Paul Klee
207 - Resting Flock of Sheep, 1908

Paul Klee engaged in the technique of reverse glass painting like few other artists of his day. Such artists as Wassily Kandinsky, Gabriele Münter and Heinrich Campendonk were also interested in reverse glass painting, but much more for its folk tradition rather than its technical aspects. Between 1905 and 1916 Klee made 64 reverse glass paintings. He engaged intensively with the genre, and explored new forms of depiction and expressive possibilities through it. In terms of theme and motive this unusual group of works covers a broad range, from representations of landscape and animals via portraits to satirical topics. Klee produced equally diverse experiments with glass, the new picture support, from works reduced to chiaroscuro to representations with coloured backgrounds. In May 1905 he notes in his diary:
"A hope tempted me the other day as I drew with the needle on a blackened pane of glass. A playful experiment on porcelain had given me the idea. Thus: the instrument is no longer the black line, but the white one. Energy illuminates: just as it does in nature. So now the motto is: Let there be light. Thus I glide slowly over into the new world of tonalities."

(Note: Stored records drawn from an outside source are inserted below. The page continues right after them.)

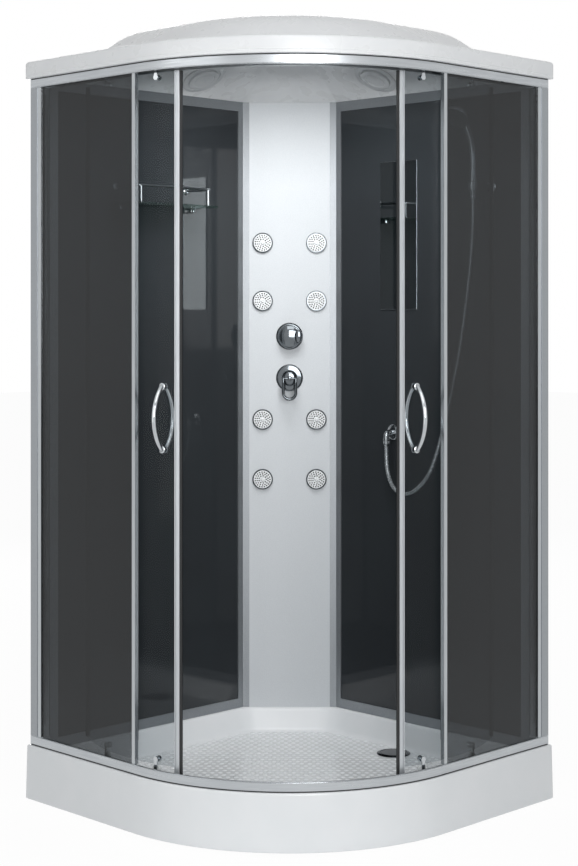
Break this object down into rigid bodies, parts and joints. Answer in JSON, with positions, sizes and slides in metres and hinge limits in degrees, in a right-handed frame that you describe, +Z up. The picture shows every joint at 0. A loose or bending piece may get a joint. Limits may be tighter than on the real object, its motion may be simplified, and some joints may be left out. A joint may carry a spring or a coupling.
{
  "type": "quadrant shower cabin",
  "caption": "Corner shower cabin with curved sliding glass doors, low tray, domed roof, body jets, mixer, hand shower, shelf and mirror.",
  "frame": {"origin": "middle of the square footprint, on the floor", "axes": "+Z up; the two room walls lie towards -X and +Y and meet in the corner (-X, +Y); the curved front bulges towards (+X, -Y)"},
  "size_m": [1.007, 1.007, 2.07],
  "materials": {
    "white_acrylic": "gloss sanitary acrylic",
    "white_abs": "gloss ABS",
    "light_abs": "gloss ABS",
    "satin_aluminium": "satin anodised",
    "bright_aluminium": "polished",
    "door_aluminium": "satin anodised",
    "smoked_glass": "smoked toughened glass",
    "door_glass": "smoked toughened glass",
    "shelf_glass": "clear glass",
    "black_glass": "glass painted black on its back",
    "silver_panel": "silver satin paint",
    "mirror_glass": "silvered",
    "black_rubber": "matte",
    "black_magnet_strip": "satin",
    "grey_plastic": "matte",
    "galvanised_steel": "zinc plated",
    "brass": "plain",
    "white_jet_face": "gloss",
    "hose_plastic": "silver-grey PVC",
    "roller_plastic": "acetal",
    "chrome": "bright plated"
  },
  "bodies": {
    "cabin": {"bottom_rail": "satin_aluminium", "ceiling_discs": "light_abs", "column_panel": "silver_panel", "drain_trap": "grey_plastic", "fixed_edge_profiles": "bright_aluminium", "fixed_edge_seals": "black_rubber", "glass_posts": "bright_aluminium", "hose_nut_outlet": "chrome", "hose_outlet": "chrome", "jet_collars": "chrome", "left_fixed_glass": "smoked_glass", "left_wall_glass": "black_glass", "mirror": "mirror_glass", "right_fixed_glass": "smoked_glass", "right_wall_glass": "black_glass", "roof": "white_abs", "shelf_glass": "shelf_glass", "shelf_rail": "chrome", "shower_holder": "chrome", "shower_hose": "hose_plastic", "top_rail": "satin_aluminium", "tray": "white_acrylic", "tray_feet": "galvanised_steel", "tray_frame": "galvanised_steel", "valve_plates": "chrome", "wall_frames": "satin_aluminium", "wall_posts": "satin_aluminium", "water_manifold": "brass"},
    "left_door_roller_bottom_1": {"left_door_roller_bottom_1": "roller_plastic"},
    "left_door_roller_top_1": {"left_door_roller_top_1": "roller_plastic"},
    "left_door_roller_bottom_2": {"left_door_roller_bottom_2": "roller_plastic"},
    "left_door_roller_top_2": {"left_door_roller_top_2": "roller_plastic"},
    "right_door_roller_bottom_1": {"right_door_roller_bottom_1": "roller_plastic"},
    "right_door_roller_top_1": {"right_door_roller_top_1": "roller_plastic"},
    "right_door_roller_bottom_2": {"right_door_roller_bottom_2": "roller_plastic"},
    "right_door_roller_top_2": {"right_door_roller_top_2": "roller_plastic"},
    "jet_head_1": {"jet_head_1": "white_jet_face"},
    "jet_head_2": {"jet_head_2": "white_jet_face"},
    "jet_head_3": {"jet_head_3": "white_jet_face"},
    "jet_head_4": {"jet_head_4": "white_jet_face"},
    "jet_head_5": {"jet_head_5": "white_jet_face"},
    "jet_head_6": {"jet_head_6": "white_jet_face"},
    "jet_head_7": {"jet_head_7": "white_jet_face"},
    "jet_head_8": {"jet_head_8": "white_jet_face"},
    "diverter_knob": {"diverter_knob": "chrome"},
    "mixer_dome": {"mixer_dome": "chrome"},
    "mixer_lever": {"mixer_lever": "chrome"},
    "drain_cover": {"drain_cover": "chrome"},
    "handset": {"handset": "chrome", "hose_nut_handset": "chrome"},
    "left_door": {"left_door_glass": "door_glass", "left_door_lead_profile": "door_aluminium", "left_door_seals": "black_magnet_strip", "left_door_handle": "chrome", "left_roller_brackets": "chrome"},
    "right_door": {"right_door_glass": "door_glass", "right_door_lead_profile": "door_aluminium", "right_door_seals": "black_magnet_strip", "right_door_handle": "chrome", "right_roller_brackets": "chrome"}
  },
  "joints": [
    {"name": "left_door_slide", "type": "hinge", "parent": "cabin", "child": "left_door", "pos_m": [-0.09105, 0.15873, 1.04], "axis": [0, 0, 1], "range_deg": [0, 25.79]},
    {"name": "right_door_slide", "type": "hinge", "parent": "cabin", "child": "right_door", "pos_m": [-0.15873, 0.09105, 1.04], "axis": [0, 0, -1], "range_deg": [0, 25.79]},
    {"name": "left_door_roller_bottom_1_spin", "type": "hinge", "parent": "left_door", "child": "left_door_roller_bottom_1", "pos_m": [-0.0062, -0.46214, 0.1655], "axis": [-0.1852, 0.9827, 0], "range_deg": [-5, 1360]},
    {"name": "left_door_roller_top_1_spin", "type": "hinge", "parent": "left_door", "child": "left_door_roller_top_1", "pos_m": [-0.0062, -0.46214, 1.9203], "axis": [-0.1852, 0.9827, 0], "range_deg": [-5, 1810]},
    {"name": "left_door_roller_bottom_2_spin", "type": "hinge", "parent": "left_door", "child": "left_door_roller_bottom_2", "pos_m": [-0.20235, -0.46102, 0.1655], "axis": [0.1964, 0.9805, 0], "range_deg": [-5, 1370]},
    {"name": "left_door_roller_top_2_spin", "type": "hinge", "parent": "left_door", "child": "left_door_roller_top_2", "pos_m": [-0.20235, -0.46102, 1.9203], "axis": [0.1964, 0.9805, 0], "range_deg": [-5, 1820]},
    {"name": "right_door_roller_bottom_1_spin", "type": "hinge", "parent": "right_door", "child": "right_door_roller_bottom_1", "pos_m": [0.46214, 0.0062, 0.1655], "axis": [0.9827, -0.1852, 0], "range_deg": [-5, 1360]},
    {"name": "right_door_roller_top_1_spin", "type": "hinge", "parent": "right_door", "child": "right_door_roller_top_1", "pos_m": [0.46214, 0.0062, 1.9203], "axis": [0.9827, -0.1852, 0], "range_deg": [-5, 1810]},
    {"name": "right_door_roller_bottom_2_spin", "type": "hinge", "parent": "right_door", "child": "right_door_roller_bottom_2", "pos_m": [0.46102, 0.20235, 0.1655], "axis": [0.9805, 0.1964, 0], "range_deg": [-5, 1370]},
    {"name": "right_door_roller_top_2_spin", "type": "hinge", "parent": "right_door", "child": "right_door_roller_top_2", "pos_m": [0.46102, 0.20235, 1.9203], "axis": [0.9805, 0.1964, 0], "range_deg": [-5, 1820]},
    {"name": "jet_1_tilt", "type": "hinge", "parent": "cabin", "child": "jet_head_1", "pos_m": [-0.41262, 0.29949, 0.81], "axis": [0.7071, 0.7071, 0], "range_deg": [-8, 8]},
    {"name": "jet_2_tilt", "type": "hinge", "parent": "cabin", "child": "jet_head_2", "pos_m": [-0.41262, 0.29949, 0.988], "axis": [0.7071, 0.7071, 0], "range_deg": [-8, 8]},
    {"name": "jet_3_tilt", "type": "hinge", "parent": "cabin", "child": "jet_head_3", "pos_m": [-0.41262, 0.29949, 1.341], "axis": [0.7071, 0.7071, 0], "range_deg": [-8, 8]},
    {"name": "jet_4_tilt", "type": "hinge", "parent": "cabin", "child": "jet_head_4", "pos_m": [-0.41262, 0.29949, 1.514], "axis": [0.7071, 0.7071, 0], "range_deg": [-8, 8]},
    {"name": "jet_5_tilt", "type": "hinge", "parent": "cabin", "child": "jet_head_5", "pos_m": [-0.29949, 0.41262, 0.81], "axis": [0.7071, 0.7071, 0], "range_deg": [-8, 8]},
    {"name": "jet_6_tilt", "type": "hinge", "parent": "cabin", "child": "jet_head_6", "pos_m": [-0.29949, 0.41262, 0.988], "axis": [0.7071, 0.7071, 0], "range_deg": [-8, 8]},
    {"name": "jet_7_tilt", "type": "hinge", "parent": "cabin", "child": "jet_head_7", "pos_m": [-0.29949, 0.41262, 1.341], "axis": [0.7071, 0.7071, 0], "range_deg": [-8, 8]},
    {"name": "jet_8_tilt", "type": "hinge", "parent": "cabin", "child": "jet_head_8", "pos_m": [-0.29949, 0.41262, 1.514], "axis": [0.7071, 0.7071, 0], "range_deg": [-8, 8]},
    {"name": "diverter_turn", "type": "hinge", "parent": "cabin", "child": "diverter_knob", "pos_m": [-0.35867, 0.35867, 1.236], "axis": [0.7071, -0.7071, 0], "range_deg": [0, 120]},
    {"name": "temperature_turn", "type": "hinge", "parent": "cabin", "child": "mixer_dome", "pos_m": [-0.35867, 0.35867, 1.112], "axis": [0.7071, -0.7071, 0], "range_deg": [-50, 50]},
    {"name": "flow_lift", "type": "hinge", "parent": "mixer_dome", "child": "mixer_lever", "pos_m": [-0.32919, 0.32919, 1.112], "axis": [-0.7071, -0.7071, 0], "range_deg": [0, 25]},
    {"name": "drain_cover_lift", "type": "slide", "parent": "cabin", "child": "drain_cover", "axis": [0, 0, 1], "range_m": [0, 0.02]},
    {"name": "handset_lift", "type": "slide", "parent": "cabin", "child": "handset", "axis": [0, 0, 1], "range_m": [0, 0.04]}
  ],
  "couplings": [
    {"joint": "left_door_roller_bottom_1_spin", "follows": "left_door_slide", "ratio": 52.22},
    {"joint": "left_door_roller_top_1_spin", "follows": "left_door_slide", "ratio": 69.626},
    {"joint": "left_door_roller_bottom_2_spin", "follows": "left_door_slide", "ratio": 52.472},
    {"joint": "left_door_roller_top_2_spin", "follows": "left_door_slide", "ratio": 69.963},
    {"joint": "right_door_roller_bottom_1_spin", "follows": "right_door_slide", "ratio": 52.22},
    {"joint": "right_door_roller_top_1_spin", "follows": "right_door_slide", "ratio": 69.626},
    {"joint": "right_door_roller_bottom_2_spin", "follows": "right_door_slide", "ratio": 52.472},
    {"joint": "right_door_roller_top_2_spin", "follows": "right_door_slide", "ratio": 69.963}
  ]
}
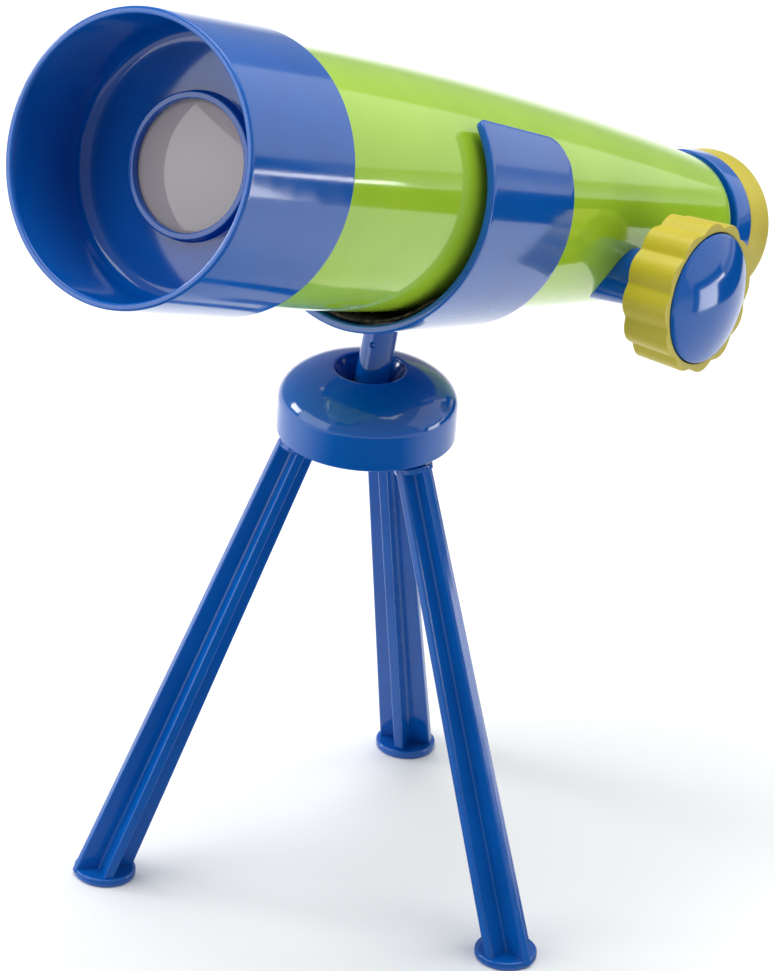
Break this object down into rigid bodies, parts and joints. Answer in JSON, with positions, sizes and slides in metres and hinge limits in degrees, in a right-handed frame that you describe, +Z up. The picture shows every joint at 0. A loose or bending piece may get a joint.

First of all it is this reversal from the positive to the negative that Klee liked: what is produced is not a black line on a white ground – instead he developed the drawing out of the black ground of the India ink which he had applied to a glass plate. It is by scratching that black layer that the drawing is produced. He also applied watercolour or India ink directly on to the glass plate, so that the paint trickled at random. He used this method above all for landscape motifs. In many of the satirical depictions he overlaid the first white layer, into which he scratched a drawing, with other colours.
The collection of the Zentrum Paul Klee contains 42 of Klee’s reverse glass paintings. These extremely fragile works have been extensively restored and reframed in line with Klee’s ideas. Many of the reverse glass paintings were no longer fit for display. The widespread damage related to loose patches of paint layer that were no longer attached to the glass. In particularly threatened works the layer of paint has already come away from the glass in places, so that these pictures could only be stored flat, with the glass turned downwards. In collaboration with the Bern College of Arts we have managed to find a practicable solution for the consolidation of loose layers of paint on the glass support.